Short exercise |
Every line in the listing is to be echoed verbatim.
*** Collected data ***
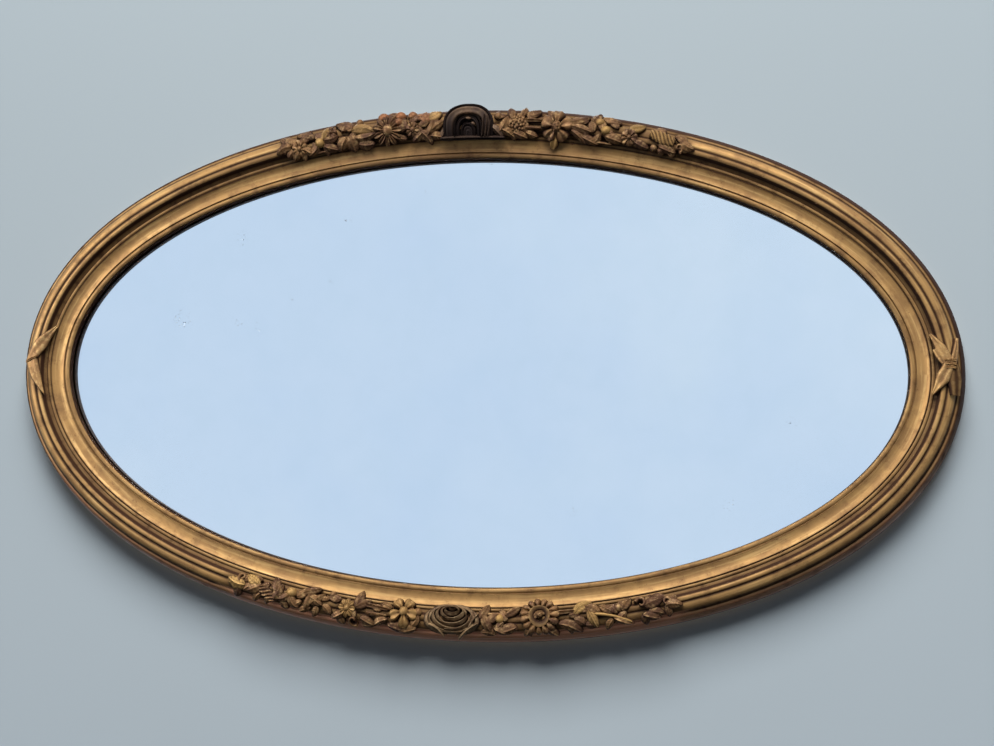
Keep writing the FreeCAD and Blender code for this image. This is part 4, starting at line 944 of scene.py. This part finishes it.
sprig("top_right_blossom_sprig", "top", TOP_RIGHT_REACH,
      (dome(0.0040, 0.0045), 0.095, 0.76, 0),
      (leaf(0.80, 0.9, 0.1), 0.125, 0.60, 60),
      (leaf(0.80, 0.8, -0.1), 0.145, 0.46, 330),
      (leaf(0.75, 0.8), 0.155, 0.84, 110),
      (blossom_cluster(0.0085, 26), 0.19, 0.62, 0),
      (leaf(0.70, 0.7), 0.215, 0.88, 80),
      (leaf(0.75, 0.9), 0.205, 0.42, 340),
      (leaf(0.70, 0.85, 0.1), 0.262, 0.84, 25),
      (stem(0.015, 0.0036, 0.0038, 0.0, 2), 0.262, 0.55, 0),
      (leaf(0.60, 0.7), 0.258, 0.44, 340),
      (stem(0.016, 0.0042, 0.0040, 0.0, 2), 0.265, 0.68, 0))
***
Answer to the problem |
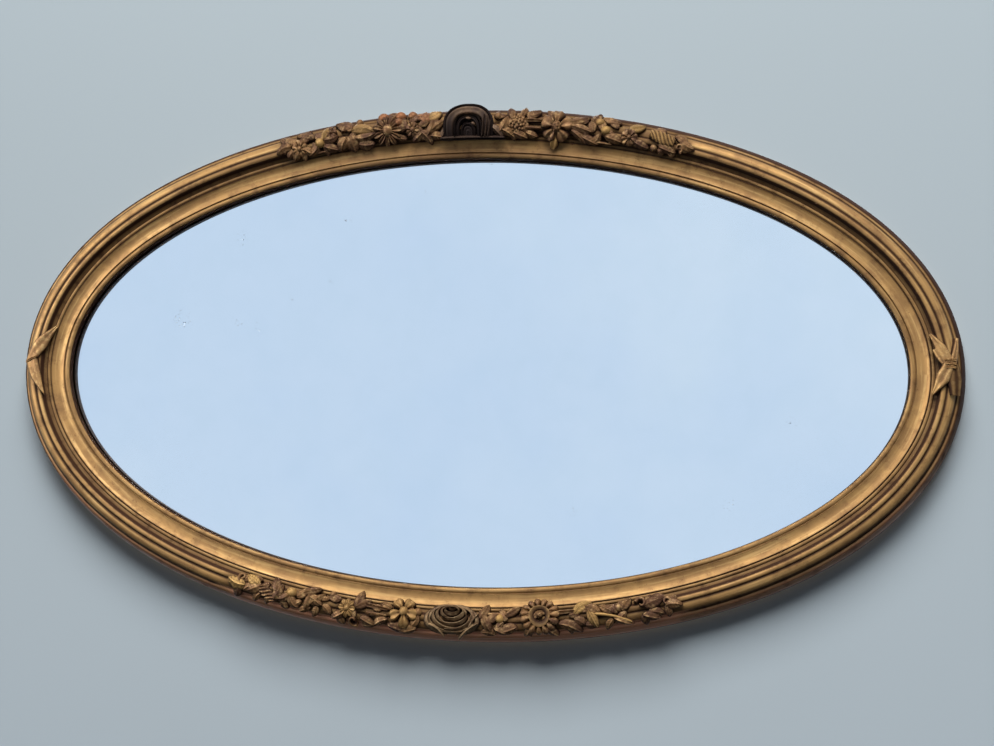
Keep writing the FreeCAD and Blender code for this image. This is part 4, starting at line 944 of scene.py. This part finishes it.
sprig("top_right_blossom_sprig", "top", TOP_RIGHT_REACH,
      (dome(0.0040, 0.0045), 0.095, 0.76, 0),
      (leaf(0.80, 0.9, 0.1), 0.125, 0.60, 60),
      (leaf(0.80, 0.8, -0.1), 0.145, 0.46, 330),
      (leaf(0.75, 0.8), 0.155, 0.84, 110),
      (blossom_cluster(0.0085, 26), 0.19, 0.62, 0),
      (leaf(0.70, 0.7), 0.215, 0.88, 80),
      (leaf(0.75, 0.9), 0.205, 0.42, 340),
      (leaf(0.70, 0.85, 0.1), 0.262, 0.84, 25),
      (stem(0.015, 0.0036, 0.0038, 0.0, 2), 0.262, 0.55, 0),
      (leaf(0.60, 0.7), 0.258, 0.44, 340),
      (stem(0.016, 0.0042, 0.0040, 0.0, 2), 0.265, 0.68, 0))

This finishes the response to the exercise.